Reverence, or a sense of awe respect, and wonder, is closely related to humility – another salutary human experience. A deeply felt sense that we are not the center of the universe, that there is more mystery in us and around us than our human minds, marvelous as they are, can encompass. The powerful realization that we are limited and the equally powerful sense of relief that we are not in control of the universe, of other people, or even, at times, of ourselves – and that that’s all right, because life will go on even so.
An awareness of grace and the practice of gratitude are more reasons that we humans need worship. Belief in grace, the unmerited and unearned gifts of life, does not require belief in a god that dispenses salvation at his pleasure. It simply requires opening our senses to the beauty of the earth, to the challenges of loving, to the miracle of human creativity. Along with the practice of gratitude, it makes us glad to be alive, even in moments of pain. By grace, our lives are rich and beautiful. By gratitude, we acknowledge this.
And hope.

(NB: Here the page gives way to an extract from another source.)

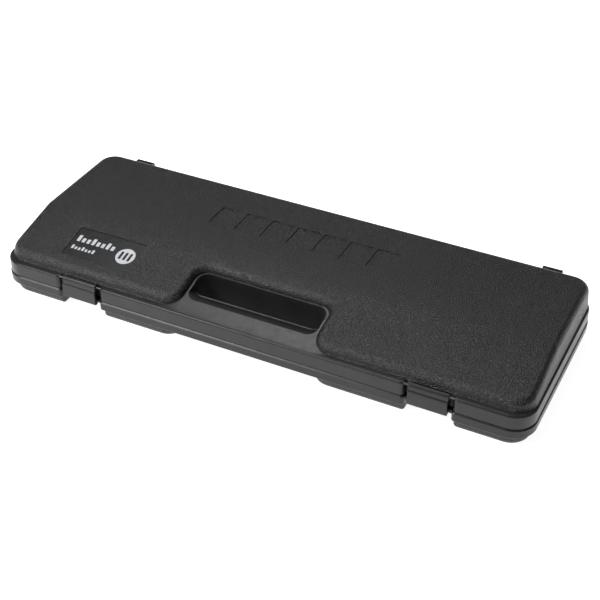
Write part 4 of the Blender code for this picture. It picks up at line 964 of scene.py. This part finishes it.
def within_hollows(point):
    """Is point on the wall of the well, a tray or a pocket?"""
    slack = 2 * SKIN_SLACK
    areas = [(-WELL_HALF_LENGTH, WELL_HALF_LENGTH, WELL_FRONT, WELL_BACK)]
    areas += [(left, right, LID_TRAY_FRONT, TRAY_BACK) for left, right in TRAYS]
    for side in (-1, 1):
        x0, x1 = sorted((side * POCKET_INNER, side * POCKET_OUTER_LID))
        areas.append((x0, x1, POCKET_FRONT, POCKET_BACK))
    return any(
        x0 - slack < point.x < x1 + slack and y0 - slack < point.y < y1 + slack for x0, x1, y0, y1 in areas
    )


def base_body():
    """The grained underside, set in from the rim, with room below the latches and the slot."""
    front = RIM_FRONT + BASE_BODY_INSET
    side, back = HALF_LENGTH - BASE_BODY_INSET, RIM_BACK - BASE_BODY_INSET
    well, radius = RIM_FRONT + LATCH_WELL_DEPTH, LATCH_WELL_RADIUS
    wells = []
    for centre in (-LATCH_X, LATCH_X):
        left, right = centre - LATCH_WELL_WIDTH / 2, centre + LATCH_WELL_WIDTH / 2
        left_wall, right_wall = [(left, front), (left, well)], [(right, well), (right, front)]
        wells.append([(x, y, radius) for x, y in left_wall + right_wall])
    notch = handle_notch(front, BASE_NOTCH_LEDGE)
    corners = [(-side, front, BASE_BODY_RADIUS), *wells[0], *notch, *wells[1]]
    corners += [(x, y, BASE_BODY_RADIUS) for x, y in ((side, front), (side, back), (-side, back))]
    levels = [(BASE_EDGE - rise, inset) for inset, rise in quarter(BASE_EDGE)]
    levels.append((0.0, BASE_RIM_LOW + PANEL_SINK))
    return stacked("base_body", corners, levels)


def socket_recess():
    """Room in the well's end wall, in front of the mouthpiece socket."""
    low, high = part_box("mouthpiece_socket")
    middle = (low.y + high.y) / 2
    return block(
        "socket_recess",
        (-RECESS_END, middle - RECESS_HALF, BASE_EDGE),
        (-WELL_HALF_LENGTH + OVERLAP, middle + RECESS_HALF, PARTING + OVERLAP),
    )


def latch_catch(tag, centre):
    """The wedge under the parting that a latch's bead closes over."""
    return profile_along_x("catch_" + tag, CATCH_PROFILE, centre - CATCH_HALF, centre + CATCH_HALF)


def make_base():
    """The base with its rim, body, hollows and hinges."""
    levels = [(BASE_RIM_EDGE - rise, BASE_RIM_LOW + inset) for inset, rise in quarter(BASE_RIM_EDGE)]
    high, past = PARTING - PARTING_GAP, PARTING + OVERLAP
    levels += [(0.0, high - PARTING_LIP), (PARTING_LIP, high)]
    base = stacked("base_shell", rim_corners(BASE_NOTCH_DEPTH, BASE_NOTCH_MOUTH), levels)
    steps = [(base_body(), "UNION")] + hinge_tools(base_hinge_parts)
    for tag, centre in (("left", -LATCH_X), ("right", LATCH_X)):
        steps.append((latch_catch(tag, centre), "UNION"))
    well = box_corners(-WELL_HALF_LENGTH, WELL_HALF_LENGTH, WELL_FRONT, WELL_BACK, WELL_RADIUS)
    cuts = [slot_in_base(), socket_recess(), stacked("well_in_base", well, [(0.0, BASE_FLOOR), (0.0, past)])]
    for number, (left, right) in enumerate(TRAYS):
        corners = box_corners(left, right, TRAY_FRONT, TRAY_BACK, TRAY_RADIUS)
        cuts.append(stacked(f"base_tray_{number}", corners, [(0.0, BASE_FLOOR), (0.0, past)]))
    for side in (-1, 1):
        cuts.append(end_pocket(f"base_pocket_{side}", side, POCKET_OUTER_BASE, BASE_EDGE, past))
    base = combined(base, steps + [(tool, "DIFFERENCE") for tool in cuts])

    def skin(face):
        """Matt, with painted shade, in the slot and the hollows, grained below the rim, smooth on the rim."""
        height = face.center.z
        hollow = within_hollows(face.center) and BASE_FLOOR / 2 < height < PARTING - 3 * SKIN_SLACK
        if hollow or in_slot(face):
            return SHADED_INNER
        return GRAINED if height < BASE_RIM_LOW - SKIN_SLACK else SMOOTH

    paint(base, (SMOOTH, SHADED_INNER, GRAINED), skin)
    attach(soften(base), "base")
    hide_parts("case_base")


# Pieces whose shape the model gives


def refined(node, skin, body, bevel):
    """A copy of a CAD node with its seams welded, its edges broken and its round faces smooth."""
    bm = bmesh.new()
    bm.from_mesh(frame["nodes"][node].data)
    bmesh.ops.remove_doubles(bm, verts=bm.verts, dist=WELD)
    bmesh.ops.dissolve_limit(bm, angle_limit=FLAT_ANGLE, verts=bm.verts, edges=bm.edges)
    piece = mesh_object(node + "_finished", bm)
    if bevel:
        edges = piece.modifiers.new("broken_edges", "BEVEL")
        edges.width = bevel
        edges.segments = BEVEL_SEGMENTS
        edges.limit_method = "ANGLE"
        edges.angle_limit = BEVEL_ANGLE
        piece.data = evaluated_mesh(piece)
        piece.modifiers.clear()
    paint(piece, (skin,))
    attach(soften(piece), body)
    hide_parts(node)


def printed(name, corners):
    """A patch of ink on the badge."""
    return slanted(name, corners, lambda y: top_height(y) - BADGE_DEPTH - INK_SINK, BADGE_DEPTH - INK_HEIGHT)


def print_row(row, count, foot, tall, pitch):
    """A row of plain strokes like lettering. Sizes are shares of the badge's, and every third is tall."""
    width, depth = BADGE_HIGH.x - BADGE_LOW.x, BADGE_HIGH.y - BADGE_LOW.y
    strokes = []
    for number in range(count):
        x = BADGE_LOW.x + width * (PRINT_MARGIN + pitch * number)
        y = BADGE_LOW.y + depth * foot
        high = y + depth * tall * (1.0 if number % 3 == 0 else LOW_STROKE)
        corners = box_corners(x, x + width * pitch * STROKE_SHARE, y, high, STROKE_RADIUS)
        strokes.append(printed(f"stroke_{row}_{number}", corners))
    return strokes


def print_mark():
    """A round mark with three key shapes left open in it."""
    width, depth = BADGE_HIGH.x - BADGE_LOW.x, BADGE_HIGH.y - BADGE_LOW.y
    centre = Vector((BADGE_LOW.x + width * MARK_PLACE[0], BADGE_LOW.y + depth * MARK_PLACE[1]))
    radius = depth * MARK_RADIUS
    mark = printed("mark", box_corners(*round_box(centre, radius, radius), radius * NEARLY_ROUND))
    cuts = []
    for number in (-1, 0, 1):
        middle = centre + Vector((number * radius * MARK_KEY_PITCH, 0))
        box = round_box(middle, radius * MARK_KEY[0], radius * MARK_KEY[1])
        corners = box_corners(*box, MARK_KEY_RADIUS)
        key = slanted(f"key_{number}", corners, lambda y: top_height(y) - OVERLAP, -OVERLAP)
        cuts.append((key, "DIFFERENCE"))
    return combined(mark, cuts)


def make_badge_print():
    """Two rows of strokes and the mark, as one thin piece on the badge."""
    patches = []
    for row, sizes in enumerate(PRINT_ROWS):
        patches += print_row(row, *sizes)
    patches.append(print_mark())
    bm = bmesh.new()
    for patch in patches:
        bm.from_mesh(patch.data)
        bpy.data.objects.remove(patch)
    ink = mesh_object("badge_print", bm)
    paint(ink, (INK,))
    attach(ink, "lid")


def round_box(centre, half_width, half_depth):
    """The four sides of a box round centre."""
    return centre.x - half_width, centre.x + half_width, centre.y - half_depth, centre.y + half_depth


def make_badge():
    """The badge lies a little below the lid's face, with a rounded edge."""
    corners = box_corners(BADGE_LOW.x, BADGE_HIGH.x, BADGE_LOW.y, BADGE_HIGH.y, BADGE_RADIUS)
    foot = BADGE_DEPTH + BADGE_THICKNESS
    rings = [[(p.x, p.y, top_height(p.y) - foot) for p in rounded_outline(corners)]]
    for inset, rise in quarter(BADGE_EDGE, BADGE_EDGE_STEPS):
        depth = BADGE_DEPTH + BADGE_EDGE - rise
        rings.append([(p.x, p.y, top_height(p.y) - depth) for p in rounded_outline(corners, inset)])
    badge = lofted("name_badge_finished", rings)
    paint(badge, (BADGE_FOIL,))
    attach(soften(badge, BADGE_SOFT_ANGLE), "lid")
    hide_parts("name_badge")


def body_of(node):
    """The moving body that a CAD node belongs to."""
    return next(name for name, nodes in frame["record"]["behaviour"]["bodies"].items() if node in nodes)


def slot_of(node):
    """The material slot of a CAD node."""
    return next(part["material_slot"] for part in frame["record"]["subparts"] if part["node"] == node)


def make_small_pieces():
    """Every node that the two halves and the badge above don't stand for."""
    skins = {
        "smooth_black_plastic": SMOOTH, "badge_foil": BADGE_FOIL, "pin_steel": STEEL,
        "housing_black": HOUSING, "chest_grey": CHEST, "reed_brass": BRASS, "stop_felt": FELT,
        "strap_vinyl": VINYL, "mouthpiece_cream": CREAM, "key_white": IVORY, "key_black": EBONY,
    }
    for node in sorted(frame["nodes"]):
        if node in ("case_base", "case_lid", "name_badge"):
            continue
        slot = slot_of(node)
        bevel = 0.0 if node in UNBEVELLED else BEVELS.get(slot, BEVEL)
        refined(node, skins[slot], body_of(node), bevel)


make_stage()
make_camera()
make_lid()
make_base()
make_badge()
make_badge_print()
make_small_pieces()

Worship restores hope in our potential to be whole, to make a difference in the lives of others, to find meaning in our work and our relationships. Hope that we will learn to love ourselves, that we will find ourselves deserving of forgiveness and compassion. Worship – good worship – affirms our worth. And, doubting creatures that we are, we need this affirmation and this hope.
Can Unitarian Universalist worship give us all this: communion, reverence, humility, grace, gratitude, hope and affirmation? I fervently hope so. But not if we expect church to be entertainment, if we expect to be passive auditors. These are inner experiences. The Sunday service can provide a framework, but the work is yours, the congregation’s.
Today we are experimenting with the form of worship – this framework – as a possible entry into this kind of religious experience. Today I chose to return to a form of worship that was practiced in the Unitarian Church of my childhood – a liturgy that was developed in the 1920s by a Unitarian minister named Van Ogden Vogt. Now, there is much in Vogt’s ideal of worship that would not fly today. A formality and level of abstraction that would ring false today and would not satisfy our expectations and preferences for a style more spontaneous and intimate.
Liturgy means “the work of the people.” Unitarian Universalism has grown away from the liturgical tradition, though we retain a few elements of liturgy – the lighting of the chalice, the singing of hymns (however reluctantly) and an occasional responsive reading.
The reasons for breaking with a purely liturgical tradition are sound ones. Many of you grew up in liturgical traditions, as Catholics or Episcopalians or Jews or Lutherans, and can perhaps attest to the ease with which ritual can empty of meaning or be employed in manipulative ways. But many people raised in such traditions have also spoken to me of missing the ritual of their childhood religions – not the specific rituals, but the presence of ritual in the worship service and the experience of something spiritual, something beyond simple intellect, that ritual makes possible.
Ritual and liturgy have a purpose and invaluable function in our lives. They are reassuring, yes, because they become, with use, familiar and reliable. But more than that, they are capable of marking off a certain time and place as special – as sacred, if you will.
Today I asked you to enter this space quietly in order to experience this place as sanctuary – a place set apart for spiritual work and spiritual rest.
Van Ogden Vogt’s liturgical model is only one of many I might have chosen, but what his and several others that inspired him have in common is movement. His idea was that the outer movement from one worship element to the next guides the inner experiences of the worshipers along parallel paths. His model takes us from the experience of the One, the transcendent, to the experience of the many, the self, and back again. This sense of the universal and the realization of the particular alternate in a rhythmic sequence.
Vogt saw that worship is nothing more or less than a celebration of life, of reality, a process of re-connecting with the fundamental goodness of life. Of re-connecting with what some call God or the divine; what for others is simply that which they hold most high and most worthy of devotion. And this process of re-connection is deeply satisfying.
Worship, says Vogt, is an art form. Like any art form, it mediates our encounter with reality. The form of worship, as art, should enhance and enlarge the imagination and “fit the mind for the exercise of its highest power.” And, as art, worship should be enjoyable.
Far from denigrating the intellect, worship of this kind with its ritual and liturgy, says Vogt “frees the mind from its accustomed channels and preoccupations and prejudices.” It allows us to feel and to think. There are not, after all, all that many new ideas. But worship lets us experience old ideas afresh and draw new meaning and inspiration from them.
So we find ourselves back where we began, with Emerson’s admonition to be careful what we worship, for what dominates our imaginations and our thoughts will determine our lives and character. Vogt likewise warns us that “whatever a person celebrates is in a sense his religion, but it is usually a very meager religion.”
Our Unitarian Universalist religion is our communal celebration of what each of us separately holds most dear and worthy of self-dedication. Our worship together is the celebration not of individual truths but of truth seeking. In Vogt’s words, the idea without form is “a timid tapping that does not rouse the sleepy householder; clad in good form – worshipful form – it blows a bugle at the gates of the soul.”
Emerson tells us that it “behooves us to be careful what we worship.” I would add – “and how we worship” – for the what and the how are inseparable. We all worship something. May your worship honor your best ideas and holiest needs; may you hear the bugle and may the gates of your soul swing wide.